To be done:
Begin at the first line below and copy each line exactly, ending with the line where "declare(obj, nodes)" appears.

Data section:
◇ ◇ ◇ ◇ ◇
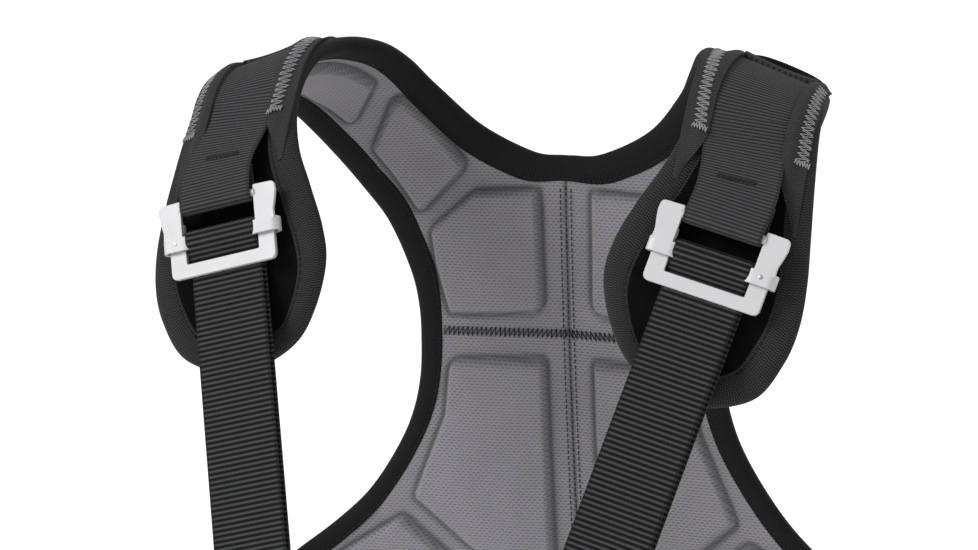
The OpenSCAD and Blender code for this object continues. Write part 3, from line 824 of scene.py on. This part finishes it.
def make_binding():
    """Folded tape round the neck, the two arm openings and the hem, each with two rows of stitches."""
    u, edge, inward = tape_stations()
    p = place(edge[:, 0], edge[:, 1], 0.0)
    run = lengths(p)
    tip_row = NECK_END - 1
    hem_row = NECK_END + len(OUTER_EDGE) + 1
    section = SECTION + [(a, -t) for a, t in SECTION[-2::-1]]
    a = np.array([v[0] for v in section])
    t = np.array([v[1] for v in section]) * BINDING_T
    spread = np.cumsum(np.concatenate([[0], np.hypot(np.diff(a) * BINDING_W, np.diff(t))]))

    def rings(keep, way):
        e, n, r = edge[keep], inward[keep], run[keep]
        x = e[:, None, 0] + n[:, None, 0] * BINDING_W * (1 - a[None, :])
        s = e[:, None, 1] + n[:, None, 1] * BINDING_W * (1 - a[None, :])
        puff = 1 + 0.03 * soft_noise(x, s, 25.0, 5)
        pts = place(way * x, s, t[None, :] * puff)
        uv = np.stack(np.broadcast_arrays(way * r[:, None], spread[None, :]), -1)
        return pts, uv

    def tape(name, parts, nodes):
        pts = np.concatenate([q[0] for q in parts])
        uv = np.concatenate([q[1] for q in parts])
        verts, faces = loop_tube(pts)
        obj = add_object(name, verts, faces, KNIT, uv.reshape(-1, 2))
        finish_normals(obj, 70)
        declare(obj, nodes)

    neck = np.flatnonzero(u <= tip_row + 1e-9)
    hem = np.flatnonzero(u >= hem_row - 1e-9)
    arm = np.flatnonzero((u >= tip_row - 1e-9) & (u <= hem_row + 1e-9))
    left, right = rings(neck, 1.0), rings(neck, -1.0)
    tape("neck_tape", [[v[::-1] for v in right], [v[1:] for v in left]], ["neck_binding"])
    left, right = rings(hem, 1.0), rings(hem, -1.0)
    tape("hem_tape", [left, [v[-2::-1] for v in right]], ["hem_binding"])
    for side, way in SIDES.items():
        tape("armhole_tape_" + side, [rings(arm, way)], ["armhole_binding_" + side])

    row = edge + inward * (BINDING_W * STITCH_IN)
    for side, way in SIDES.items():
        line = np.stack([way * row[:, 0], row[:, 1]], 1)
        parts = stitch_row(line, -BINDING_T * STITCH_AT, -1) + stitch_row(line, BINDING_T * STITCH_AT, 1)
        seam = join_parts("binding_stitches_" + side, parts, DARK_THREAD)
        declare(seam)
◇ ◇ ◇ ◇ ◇
Written answer:
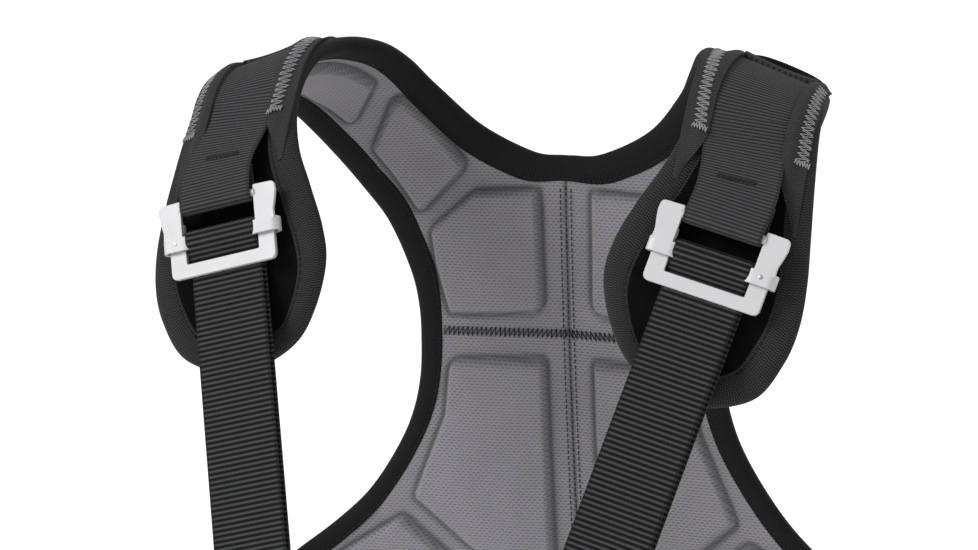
The OpenSCAD and Blender code for this object continues. Write part 3, from line 824 of scene.py on. This part finishes it.
def make_binding():
    """Folded tape round the neck, the two arm openings and the hem, each with two rows of stitches."""
    u, edge, inward = tape_stations()
    p = place(edge[:, 0], edge[:, 1], 0.0)
    run = lengths(p)
    tip_row = NECK_END - 1
    hem_row = NECK_END + len(OUTER_EDGE) + 1
    section = SECTION + [(a, -t) for a, t in SECTION[-2::-1]]
    a = np.array([v[0] for v in section])
    t = np.array([v[1] for v in section]) * BINDING_T
    spread = np.cumsum(np.concatenate([[0], np.hypot(np.diff(a) * BINDING_W, np.diff(t))]))

    def rings(keep, way):
        e, n, r = edge[keep], inward[keep], run[keep]
        x = e[:, None, 0] + n[:, None, 0] * BINDING_W * (1 - a[None, :])
        s = e[:, None, 1] + n[:, None, 1] * BINDING_W * (1 - a[None, :])
        puff = 1 + 0.03 * soft_noise(x, s, 25.0, 5)
        pts = place(way * x, s, t[None, :] * puff)
        uv = np.stack(np.broadcast_arrays(way * r[:, None], spread[None, :]), -1)
        return pts, uv

    def tape(name, parts, nodes):
        pts = np.concatenate([q[0] for q in parts])
        uv = np.concatenate([q[1] for q in parts])
        verts, faces = loop_tube(pts)
        obj = add_object(name, verts, faces, KNIT, uv.reshape(-1, 2))
        finish_normals(obj, 70)
        declare(obj, nodes)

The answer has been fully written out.